Forced team games have unfortunately not taken into account one key aspect of the gamer mentality. Gamers play to WIN games. They will spend days, months and years fighting for a chance to knock off a raid boss in World of Warcraft. What made game developers think that Gamers wouldn’t want to win at World versus World combat in Guild Wars 2 and other similar games (Looking at you #elderscrollsonline). Yea, theirs a very real problem in gamer mentality. Combined with free server transfers at the outset of Guild Wars 2 what we saw is what happens when developers fail to take into account the real problem of PvP; the gamer.
Basically for those of you who never played Guild Wars 2, the very real chance that your server wasn’t going to win its matchups actually encouraged psychologically for you to transfer to a server that was. What you’d expect to happen when one server gets obliterated week after week did occur; players jumped ship and moved to greener more win-ier servers. Surprised? No. Yet the developers seemed to be. They claimed no problem existed. In fact its been largely ignored even still to this date. I reference you the charming post I linked first yet again; Ravious hit upon the very same conclusion, their was no attempt to even remotely make the leagues balanced. In fact, their was no way Guild Wars 2 developers could. It was an element of PvP that was never thought to be designed around.
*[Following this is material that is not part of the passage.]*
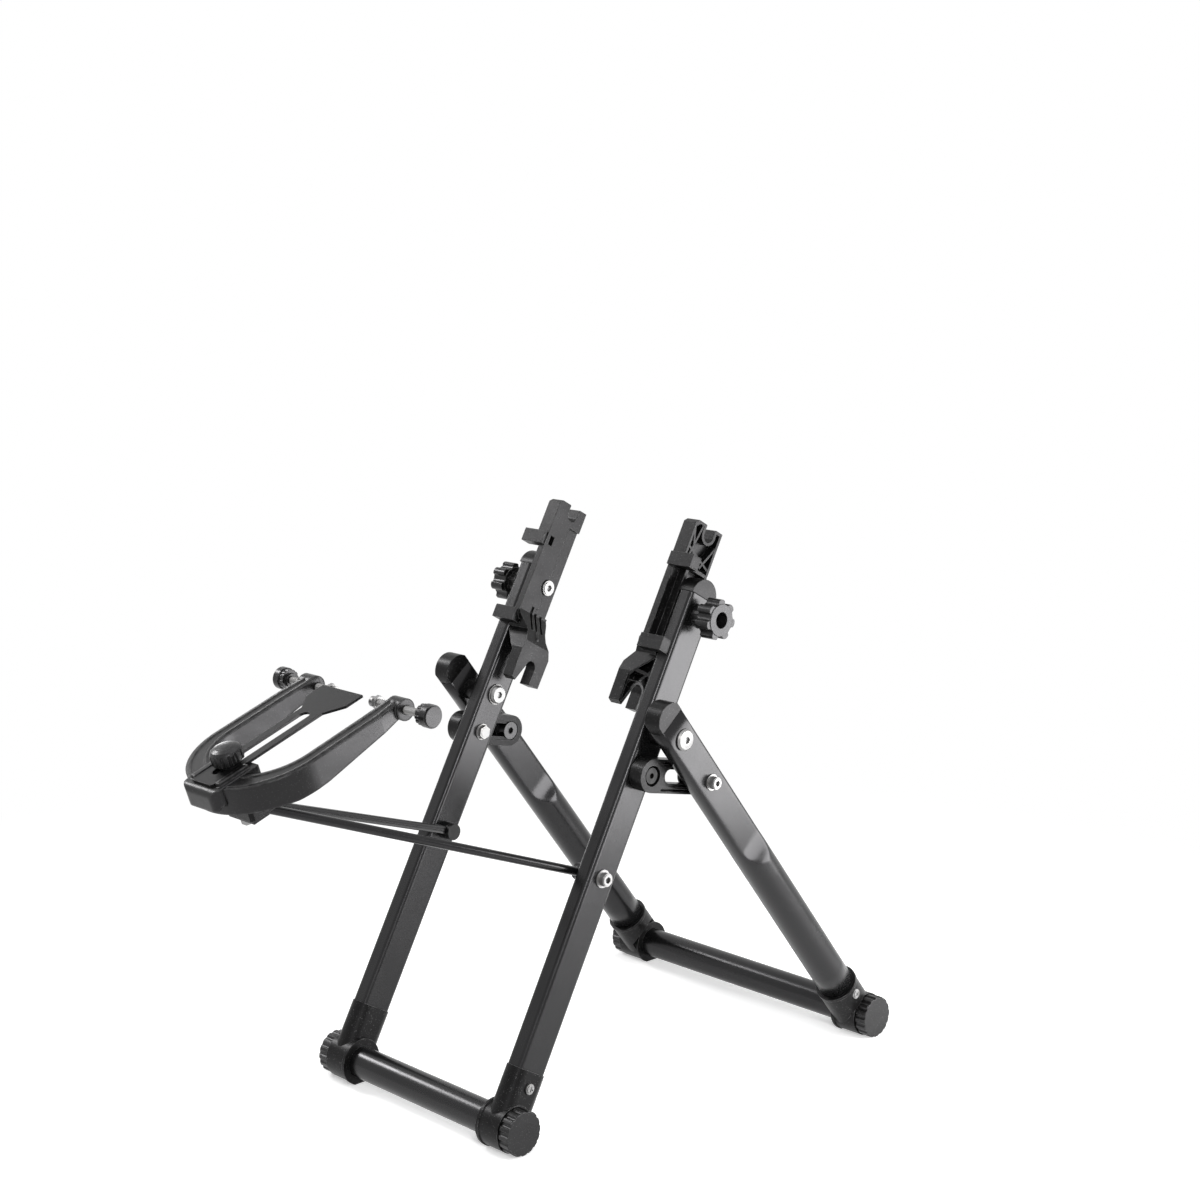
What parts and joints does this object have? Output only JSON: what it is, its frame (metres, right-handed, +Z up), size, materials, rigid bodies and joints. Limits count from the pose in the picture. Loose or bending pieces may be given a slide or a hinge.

You might think that merely turning off free server transfers would stop the problem, but you’d be wrong. In World of Warcraft similar population balances have occurred since launch. Take a look at Mal’ganis (the server I raided on for 6 years) and Illidan servers. These are two of the most raiding-centric servers in the game and easily have had in their long history the best and brightest of the raiders (and subsequently some of the best PvPers too…). In WoW you pay $15 for server transfers. Do you think adding a cost to server transfers in Guild Wars 2 would stop the problem of win-ier oriented players? Doubtful.
So lets summarize for those of you still reading, I know I can be bit verbose…
A Solution to the Problem
While many would argue that games like EVE Online have given rise to mega-corporations that span galaxies and that could easily defeat opponents if any should arise, the problem in that specific game is mitigated by an enormous universe that makes logistics and total-universe domination virtually impossible. In games like Warhammer we saw that the population of a single server is rarely enough to create enough conflict to keep players engaged in the PvP. Guild Wars 2 stepped into this with a solid notion of allowing servers to provide their whole populations as soldiers in a glorious three way battle. Yet they failed to address skill imbalances in game and in real time encouraging server-jumping and bandwagoning.
Guild Wars 2 and future games like The Elder Scrolls Online need to take a look at whats the root problem causing imbalances; a gamers desire to win. Directly impacting game play on the battlefield is absolutely the next step that needs to be taken. Lets give you a Guild Wars 2 example;
Server A: 30,000 points, Server B: 27,000 points, Server C: 24,000 points.
In this example, its pretty clear which server is likely to win. A little extra help should encourage the lesser servers to keep fighting. How about a direct stat boost? 1%, 10%? The amount could be tweaked based on just how far behind you are. Additionally the physical quantity of players allowed from each side could be reduced. Servers ahead by 20%? Reduce their population count by 20%.
Physically manipulating the battlefield is an unfortunate requirement of forced-team game play. Players can’t be trusted to join a server to “equalize the battlefield”, its really fucking obvious that they would gravitate towards the best chance to “win”. Forcibly balancing a game like Guild Wars 2 would be a fantastic way to draw more players back. It would encourage a near equal spread of players amongst the servers, and skill would be minimized on its impact to overall score. Instead of players leaving your game because they always lose in PvP, or forcing inane PvE objectives into it in the hopes of getting more people to play in it, you’d have people genuinely feeling like they are contributing irregardless of personal skill limitations.
A pipe dream I’m sure, but coming from a player who grew sick of the skill imbalances in Guild Wars 2 (I was on the winning side for far too long…), the fact that it still exists to this day is a testament to a game development team that can’t figure out (or implement) a solution.